What is asked: For each line below that includes the word "bends", make a copy.

Records that describe objects
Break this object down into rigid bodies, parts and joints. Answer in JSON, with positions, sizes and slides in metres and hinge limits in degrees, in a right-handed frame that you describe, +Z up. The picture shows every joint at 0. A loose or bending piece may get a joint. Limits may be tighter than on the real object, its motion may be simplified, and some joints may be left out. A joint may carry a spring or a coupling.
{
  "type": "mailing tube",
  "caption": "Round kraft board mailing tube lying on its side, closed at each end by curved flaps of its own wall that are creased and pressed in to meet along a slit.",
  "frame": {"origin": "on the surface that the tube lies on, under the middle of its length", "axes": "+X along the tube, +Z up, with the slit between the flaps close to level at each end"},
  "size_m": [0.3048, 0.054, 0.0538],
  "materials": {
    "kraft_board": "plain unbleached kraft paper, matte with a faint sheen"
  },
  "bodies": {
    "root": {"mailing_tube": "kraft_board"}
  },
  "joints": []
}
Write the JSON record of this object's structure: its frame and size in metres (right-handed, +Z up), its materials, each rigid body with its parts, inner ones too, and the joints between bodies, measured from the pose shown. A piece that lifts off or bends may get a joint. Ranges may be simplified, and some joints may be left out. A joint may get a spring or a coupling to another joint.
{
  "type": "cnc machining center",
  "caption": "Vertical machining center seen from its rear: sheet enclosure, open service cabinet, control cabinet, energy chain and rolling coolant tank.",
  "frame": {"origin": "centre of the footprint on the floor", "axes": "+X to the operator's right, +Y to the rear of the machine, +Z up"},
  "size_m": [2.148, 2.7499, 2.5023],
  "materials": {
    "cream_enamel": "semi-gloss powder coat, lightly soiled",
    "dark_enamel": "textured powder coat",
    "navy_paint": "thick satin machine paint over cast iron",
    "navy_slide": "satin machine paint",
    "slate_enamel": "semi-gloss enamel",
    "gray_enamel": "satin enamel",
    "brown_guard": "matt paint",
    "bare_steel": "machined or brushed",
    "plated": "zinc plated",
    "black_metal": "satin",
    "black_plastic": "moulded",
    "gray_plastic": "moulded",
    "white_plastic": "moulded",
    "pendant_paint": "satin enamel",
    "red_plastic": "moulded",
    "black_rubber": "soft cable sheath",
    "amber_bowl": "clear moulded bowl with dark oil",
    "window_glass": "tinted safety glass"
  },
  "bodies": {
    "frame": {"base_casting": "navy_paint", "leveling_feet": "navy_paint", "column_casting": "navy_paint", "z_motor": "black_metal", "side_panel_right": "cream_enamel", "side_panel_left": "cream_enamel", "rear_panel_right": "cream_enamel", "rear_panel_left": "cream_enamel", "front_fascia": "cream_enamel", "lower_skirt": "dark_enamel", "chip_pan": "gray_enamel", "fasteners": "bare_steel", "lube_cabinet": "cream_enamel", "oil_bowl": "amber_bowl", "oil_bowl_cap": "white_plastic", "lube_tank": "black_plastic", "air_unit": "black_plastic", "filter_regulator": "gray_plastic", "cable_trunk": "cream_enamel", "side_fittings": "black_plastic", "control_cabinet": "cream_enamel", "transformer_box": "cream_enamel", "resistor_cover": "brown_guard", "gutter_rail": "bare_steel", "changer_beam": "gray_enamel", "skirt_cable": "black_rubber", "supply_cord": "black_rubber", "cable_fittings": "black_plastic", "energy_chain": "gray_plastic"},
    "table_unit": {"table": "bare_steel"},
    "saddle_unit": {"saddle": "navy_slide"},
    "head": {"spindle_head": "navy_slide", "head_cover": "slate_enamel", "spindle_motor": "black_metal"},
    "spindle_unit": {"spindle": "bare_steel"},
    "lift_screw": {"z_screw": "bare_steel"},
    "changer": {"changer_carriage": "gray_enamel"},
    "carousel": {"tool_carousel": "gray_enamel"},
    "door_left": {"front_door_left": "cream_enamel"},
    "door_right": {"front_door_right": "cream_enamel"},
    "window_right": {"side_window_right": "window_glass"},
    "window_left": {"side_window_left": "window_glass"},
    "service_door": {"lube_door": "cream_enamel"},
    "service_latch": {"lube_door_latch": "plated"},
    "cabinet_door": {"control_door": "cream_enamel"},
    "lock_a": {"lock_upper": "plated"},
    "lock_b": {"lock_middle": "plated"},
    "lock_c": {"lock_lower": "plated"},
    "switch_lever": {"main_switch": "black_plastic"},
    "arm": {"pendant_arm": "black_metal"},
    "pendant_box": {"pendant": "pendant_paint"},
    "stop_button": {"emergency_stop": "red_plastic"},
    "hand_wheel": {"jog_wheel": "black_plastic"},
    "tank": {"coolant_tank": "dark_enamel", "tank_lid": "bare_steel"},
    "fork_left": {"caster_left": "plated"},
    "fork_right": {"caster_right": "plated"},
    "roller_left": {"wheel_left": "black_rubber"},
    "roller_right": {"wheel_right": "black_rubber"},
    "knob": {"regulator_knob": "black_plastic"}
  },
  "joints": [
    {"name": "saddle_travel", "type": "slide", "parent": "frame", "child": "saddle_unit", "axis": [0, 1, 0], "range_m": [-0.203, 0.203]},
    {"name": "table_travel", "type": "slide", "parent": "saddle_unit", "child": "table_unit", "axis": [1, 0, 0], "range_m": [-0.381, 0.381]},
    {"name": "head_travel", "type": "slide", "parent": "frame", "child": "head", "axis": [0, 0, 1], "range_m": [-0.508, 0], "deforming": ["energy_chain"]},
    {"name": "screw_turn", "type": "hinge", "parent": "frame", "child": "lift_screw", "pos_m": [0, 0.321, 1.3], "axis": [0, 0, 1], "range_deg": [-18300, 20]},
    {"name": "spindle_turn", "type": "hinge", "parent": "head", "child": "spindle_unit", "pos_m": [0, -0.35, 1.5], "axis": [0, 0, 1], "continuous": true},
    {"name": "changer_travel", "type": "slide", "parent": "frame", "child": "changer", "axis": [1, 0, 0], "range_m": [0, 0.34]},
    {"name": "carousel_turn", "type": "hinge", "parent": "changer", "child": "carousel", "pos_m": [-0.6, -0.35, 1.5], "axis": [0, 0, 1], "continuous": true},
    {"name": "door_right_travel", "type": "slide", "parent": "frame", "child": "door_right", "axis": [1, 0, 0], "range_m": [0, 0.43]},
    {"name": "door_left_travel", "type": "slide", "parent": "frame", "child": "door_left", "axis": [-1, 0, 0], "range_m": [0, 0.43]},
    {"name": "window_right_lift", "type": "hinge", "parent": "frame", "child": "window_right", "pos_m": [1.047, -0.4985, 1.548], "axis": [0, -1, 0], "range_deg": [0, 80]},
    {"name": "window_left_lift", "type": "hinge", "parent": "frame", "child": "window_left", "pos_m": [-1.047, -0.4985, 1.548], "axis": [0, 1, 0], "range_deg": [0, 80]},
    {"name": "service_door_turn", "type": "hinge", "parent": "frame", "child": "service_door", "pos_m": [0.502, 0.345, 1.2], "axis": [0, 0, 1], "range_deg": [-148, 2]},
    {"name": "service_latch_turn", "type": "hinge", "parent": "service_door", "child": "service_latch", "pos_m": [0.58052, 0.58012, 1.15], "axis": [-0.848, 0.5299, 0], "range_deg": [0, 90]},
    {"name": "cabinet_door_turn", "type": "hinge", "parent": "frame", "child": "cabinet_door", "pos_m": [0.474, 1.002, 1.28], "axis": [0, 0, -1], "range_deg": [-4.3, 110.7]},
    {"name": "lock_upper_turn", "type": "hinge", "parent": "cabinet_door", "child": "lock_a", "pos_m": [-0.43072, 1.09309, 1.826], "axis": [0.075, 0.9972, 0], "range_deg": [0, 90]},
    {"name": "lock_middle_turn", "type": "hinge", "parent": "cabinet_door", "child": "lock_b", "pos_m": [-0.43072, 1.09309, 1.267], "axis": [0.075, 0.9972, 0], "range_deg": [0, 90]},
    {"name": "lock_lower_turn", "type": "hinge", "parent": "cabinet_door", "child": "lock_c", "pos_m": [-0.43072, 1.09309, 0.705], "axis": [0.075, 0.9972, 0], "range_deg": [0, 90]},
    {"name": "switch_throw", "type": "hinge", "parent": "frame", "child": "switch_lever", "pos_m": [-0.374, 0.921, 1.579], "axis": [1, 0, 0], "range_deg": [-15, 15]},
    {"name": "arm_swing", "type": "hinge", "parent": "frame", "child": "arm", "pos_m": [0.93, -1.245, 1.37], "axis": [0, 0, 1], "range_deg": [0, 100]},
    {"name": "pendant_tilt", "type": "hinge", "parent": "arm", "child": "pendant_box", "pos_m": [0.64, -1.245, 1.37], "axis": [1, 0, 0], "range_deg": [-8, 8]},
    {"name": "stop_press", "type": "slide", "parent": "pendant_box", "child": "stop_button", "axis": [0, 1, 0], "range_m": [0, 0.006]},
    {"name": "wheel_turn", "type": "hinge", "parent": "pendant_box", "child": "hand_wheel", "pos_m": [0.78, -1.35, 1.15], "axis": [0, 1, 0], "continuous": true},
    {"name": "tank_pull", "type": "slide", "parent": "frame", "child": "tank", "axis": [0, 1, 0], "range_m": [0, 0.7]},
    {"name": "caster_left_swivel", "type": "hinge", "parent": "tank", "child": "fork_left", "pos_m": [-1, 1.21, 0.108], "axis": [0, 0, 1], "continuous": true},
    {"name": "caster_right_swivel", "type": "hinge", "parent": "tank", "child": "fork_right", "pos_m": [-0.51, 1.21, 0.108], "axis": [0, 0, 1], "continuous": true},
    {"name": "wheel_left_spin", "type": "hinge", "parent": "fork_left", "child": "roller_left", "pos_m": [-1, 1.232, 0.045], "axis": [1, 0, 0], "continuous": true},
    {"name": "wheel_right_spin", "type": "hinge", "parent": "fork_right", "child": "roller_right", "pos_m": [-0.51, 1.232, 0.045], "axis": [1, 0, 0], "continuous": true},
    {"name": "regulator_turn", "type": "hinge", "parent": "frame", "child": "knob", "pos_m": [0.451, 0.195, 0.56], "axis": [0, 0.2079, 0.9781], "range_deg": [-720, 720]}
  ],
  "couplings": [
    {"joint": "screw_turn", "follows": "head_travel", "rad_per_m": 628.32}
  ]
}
...
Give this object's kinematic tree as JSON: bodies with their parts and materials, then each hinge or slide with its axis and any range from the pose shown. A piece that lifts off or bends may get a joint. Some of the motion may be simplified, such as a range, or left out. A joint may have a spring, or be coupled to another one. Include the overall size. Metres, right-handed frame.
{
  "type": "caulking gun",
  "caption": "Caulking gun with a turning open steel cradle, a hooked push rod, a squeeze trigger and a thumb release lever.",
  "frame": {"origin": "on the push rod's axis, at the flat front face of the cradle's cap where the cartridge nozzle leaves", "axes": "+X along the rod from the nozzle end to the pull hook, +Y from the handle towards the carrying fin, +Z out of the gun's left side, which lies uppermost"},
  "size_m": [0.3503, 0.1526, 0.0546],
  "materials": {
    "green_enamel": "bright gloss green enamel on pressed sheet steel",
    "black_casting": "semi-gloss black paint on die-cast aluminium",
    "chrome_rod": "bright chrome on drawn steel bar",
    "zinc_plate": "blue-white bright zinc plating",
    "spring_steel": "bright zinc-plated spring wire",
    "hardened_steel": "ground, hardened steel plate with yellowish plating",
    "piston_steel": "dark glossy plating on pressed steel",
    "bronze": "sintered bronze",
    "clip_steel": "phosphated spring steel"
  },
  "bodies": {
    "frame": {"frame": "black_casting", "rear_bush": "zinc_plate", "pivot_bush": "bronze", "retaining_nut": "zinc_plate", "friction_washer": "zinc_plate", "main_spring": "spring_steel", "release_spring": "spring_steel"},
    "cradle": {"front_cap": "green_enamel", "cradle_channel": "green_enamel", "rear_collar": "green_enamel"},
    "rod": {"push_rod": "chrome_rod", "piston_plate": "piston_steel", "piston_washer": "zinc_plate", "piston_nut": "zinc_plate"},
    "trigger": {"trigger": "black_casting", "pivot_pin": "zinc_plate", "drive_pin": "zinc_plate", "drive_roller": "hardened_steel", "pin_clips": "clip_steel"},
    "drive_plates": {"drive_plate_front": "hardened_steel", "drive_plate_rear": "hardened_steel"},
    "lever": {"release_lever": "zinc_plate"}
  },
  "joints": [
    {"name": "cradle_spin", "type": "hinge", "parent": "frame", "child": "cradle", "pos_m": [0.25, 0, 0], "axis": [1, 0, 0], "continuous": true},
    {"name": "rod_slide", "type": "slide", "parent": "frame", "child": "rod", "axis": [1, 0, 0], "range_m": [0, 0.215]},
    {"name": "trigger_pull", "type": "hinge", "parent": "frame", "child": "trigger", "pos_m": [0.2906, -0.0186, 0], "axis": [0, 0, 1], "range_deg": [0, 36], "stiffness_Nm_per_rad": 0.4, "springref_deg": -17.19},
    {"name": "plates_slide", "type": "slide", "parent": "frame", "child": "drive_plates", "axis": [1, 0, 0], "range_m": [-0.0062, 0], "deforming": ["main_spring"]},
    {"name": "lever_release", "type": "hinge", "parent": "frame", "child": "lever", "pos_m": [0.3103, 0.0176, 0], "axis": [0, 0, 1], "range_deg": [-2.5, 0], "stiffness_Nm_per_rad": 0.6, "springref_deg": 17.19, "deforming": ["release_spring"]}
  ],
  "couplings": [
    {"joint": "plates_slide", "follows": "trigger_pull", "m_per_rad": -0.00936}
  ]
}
--
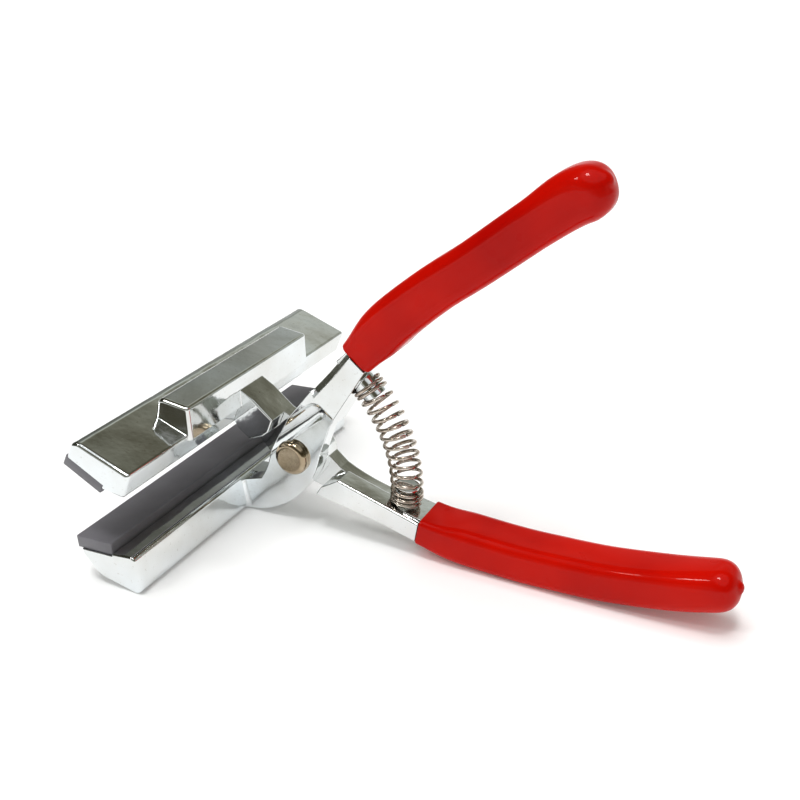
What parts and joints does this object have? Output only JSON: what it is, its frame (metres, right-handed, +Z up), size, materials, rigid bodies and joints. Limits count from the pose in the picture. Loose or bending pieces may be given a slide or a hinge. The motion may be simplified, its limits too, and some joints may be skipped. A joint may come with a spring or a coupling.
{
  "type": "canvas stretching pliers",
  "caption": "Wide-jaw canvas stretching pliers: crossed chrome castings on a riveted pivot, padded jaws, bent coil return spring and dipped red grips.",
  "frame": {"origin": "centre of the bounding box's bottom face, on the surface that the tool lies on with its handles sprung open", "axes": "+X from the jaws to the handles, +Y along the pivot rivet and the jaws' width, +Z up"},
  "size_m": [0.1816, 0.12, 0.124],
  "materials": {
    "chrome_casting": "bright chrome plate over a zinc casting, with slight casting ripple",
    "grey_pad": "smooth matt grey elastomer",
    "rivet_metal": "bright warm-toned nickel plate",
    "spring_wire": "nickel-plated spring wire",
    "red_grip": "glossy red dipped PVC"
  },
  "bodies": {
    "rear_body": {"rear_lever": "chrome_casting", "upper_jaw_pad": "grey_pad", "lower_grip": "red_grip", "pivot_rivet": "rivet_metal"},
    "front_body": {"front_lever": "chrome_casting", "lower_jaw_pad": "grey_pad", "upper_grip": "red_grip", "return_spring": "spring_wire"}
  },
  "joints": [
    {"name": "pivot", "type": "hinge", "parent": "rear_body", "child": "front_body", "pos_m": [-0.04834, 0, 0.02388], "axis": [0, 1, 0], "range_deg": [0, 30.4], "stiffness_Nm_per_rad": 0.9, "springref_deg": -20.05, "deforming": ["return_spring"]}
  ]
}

Answer below:
Write the JSON record of this object's structure: its frame and size in metres (right-handed, +Z up), its materials, each rigid body with its parts, inner ones too, and the joints between bodies, measured from the pose shown. A piece that lifts off or bends may get a joint. Ranges may be simplified, and some joints may be left out. A joint may get a spring or a coupling to another joint.
Give this object's kinematic tree as JSON: bodies with their parts and materials, then each hinge or slide with its axis and any range from the pose shown. A piece that lifts off or bends may get a joint. Some of the motion may be simplified, such as a range, or left out. A joint may have a spring, or be coupled to another one. Include the overall size. Metres, right-handed frame.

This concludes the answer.